>> Start ENTRIES

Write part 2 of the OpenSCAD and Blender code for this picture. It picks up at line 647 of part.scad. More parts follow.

>> End ENTRIES
>> Start ENTRIES

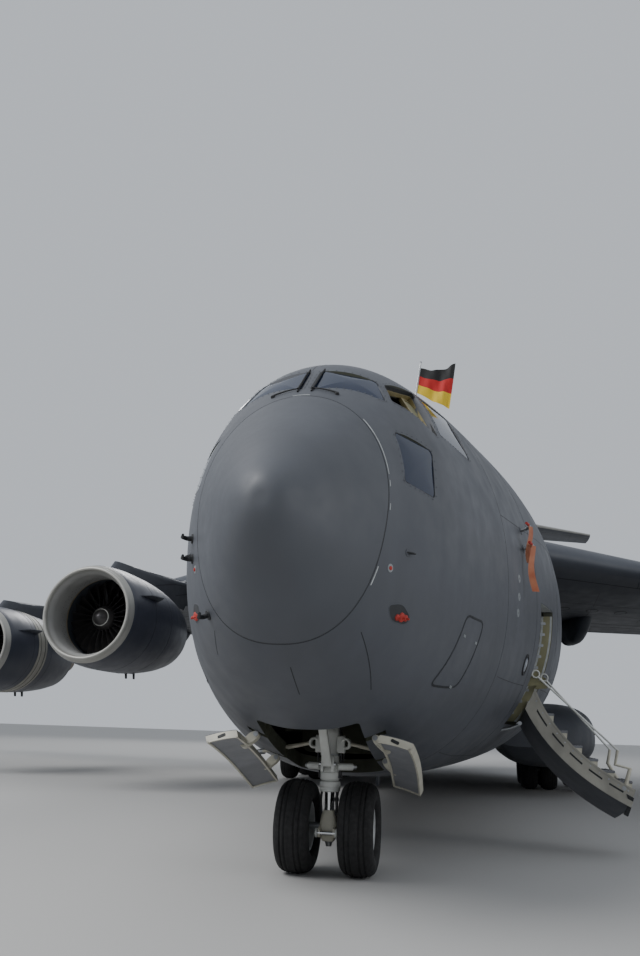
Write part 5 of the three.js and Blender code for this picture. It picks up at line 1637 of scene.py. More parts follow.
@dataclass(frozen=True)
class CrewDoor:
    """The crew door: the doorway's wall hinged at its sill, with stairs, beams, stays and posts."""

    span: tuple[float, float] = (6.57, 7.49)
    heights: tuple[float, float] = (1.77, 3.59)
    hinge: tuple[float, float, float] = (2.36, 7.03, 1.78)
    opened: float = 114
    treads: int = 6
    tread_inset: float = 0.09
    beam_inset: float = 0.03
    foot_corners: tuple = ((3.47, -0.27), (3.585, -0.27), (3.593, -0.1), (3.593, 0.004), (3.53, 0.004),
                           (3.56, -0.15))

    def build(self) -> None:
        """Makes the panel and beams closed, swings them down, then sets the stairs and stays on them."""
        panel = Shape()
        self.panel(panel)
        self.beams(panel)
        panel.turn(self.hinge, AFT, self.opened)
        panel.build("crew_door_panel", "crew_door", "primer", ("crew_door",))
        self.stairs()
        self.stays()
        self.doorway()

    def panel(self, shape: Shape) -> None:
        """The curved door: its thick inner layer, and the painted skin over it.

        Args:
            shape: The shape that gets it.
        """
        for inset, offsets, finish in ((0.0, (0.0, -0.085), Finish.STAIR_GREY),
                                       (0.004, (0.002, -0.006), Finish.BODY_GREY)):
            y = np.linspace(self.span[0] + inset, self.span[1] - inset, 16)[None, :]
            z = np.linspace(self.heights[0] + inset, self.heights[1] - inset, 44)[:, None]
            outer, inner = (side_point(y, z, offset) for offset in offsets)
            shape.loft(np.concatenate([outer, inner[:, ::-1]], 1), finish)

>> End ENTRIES

DO THIS: Among the records above, extract exactly the lines from the line with "Write part 5" to the line with "crew door: the", both lines included, and leave out the rest.

REPLY TO THE TASK:
Write part 5 of the three.js and Blender code for this picture. It picks up at line 1637 of scene.py. More parts follow.
@dataclass(frozen=True)
class CrewDoor:
    """The crew door: the doorway's wall hinged at its sill, with stairs, beams, stays and posts."""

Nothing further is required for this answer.